MT: Right. I love that. That sounds like a really good takeaway from this. So is there anything else you’d like to add?
JU: No, except that I’m really happy to talk about this. I think major gift fundraising can be the unicorn for some organizations. Constantly chasing, kind of seen off in the distance, and always wondered like why can’t we have a major gifts program? I guess the optimist in me is you have to be an optimist to be a major gift fundraiser. I’m really excited about helping organizations get beyond that piece. There are no unicorns. This is actually a real thing, and you can get it. There’s some easy steps to make it happen.
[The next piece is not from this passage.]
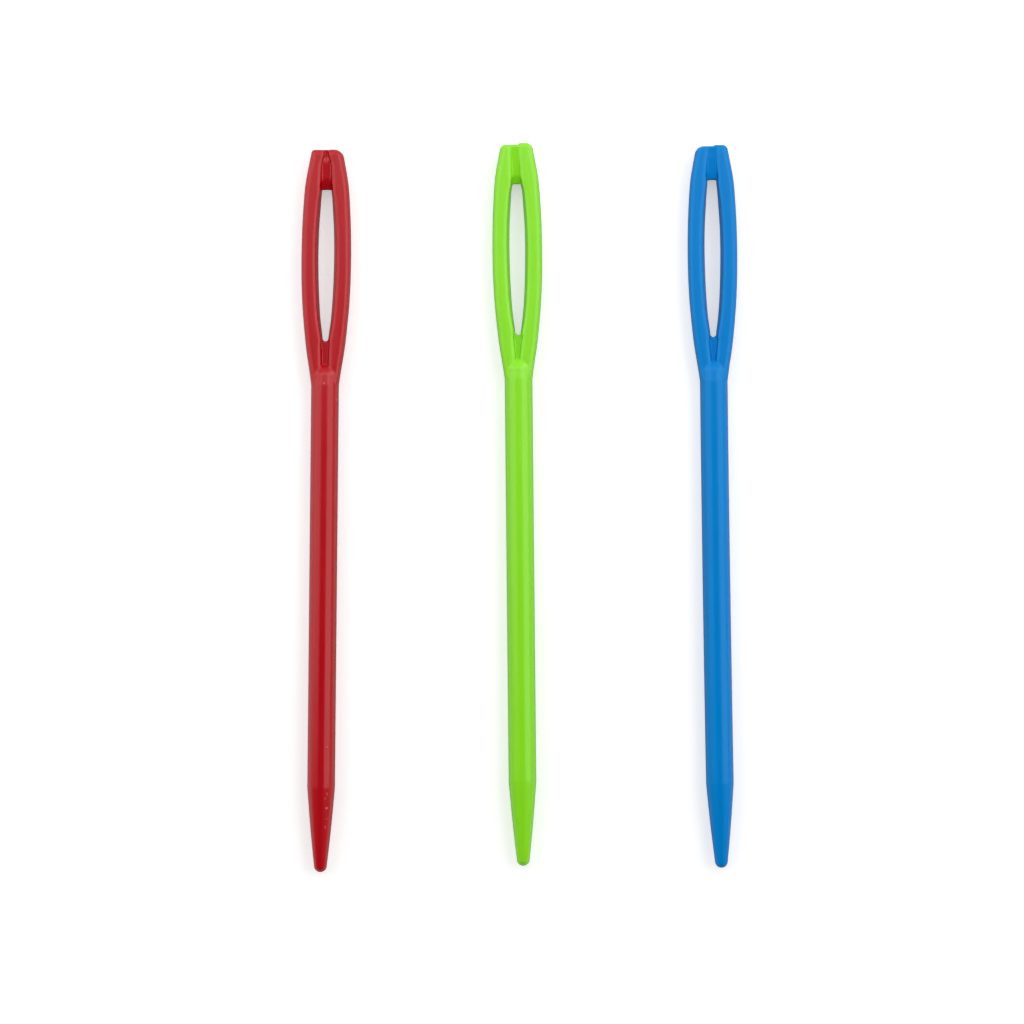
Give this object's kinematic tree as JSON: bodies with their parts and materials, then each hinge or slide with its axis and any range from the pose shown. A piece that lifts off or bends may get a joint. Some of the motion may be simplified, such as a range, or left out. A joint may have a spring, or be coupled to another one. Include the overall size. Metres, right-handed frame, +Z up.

MT: I love that. So everybody, please sign up for John’s session. It’s going to be so good. It’s going to be so exciting and I can’t wait to learn from his as well. This is stuff that I really have been puzzling over in my life as well. So John, how can we get in touch with you if people have more questions or they want to have your services?
JU: Oh, sure, no problem. So best way is either through LinkedIn, John Urschel, and then also my email which is just firstname.lastname@example.org. I’m always happy to touch base with people and talk more about what they’re doing. A rising tide lifts all boats is an expression that I really like to use a lot. The more we can do to improve the sector, the better off we’ll all be.
MT: I love that. Thank you so much.
JU: Oh, you’re welcome. Thanks for having me and I look forward to it.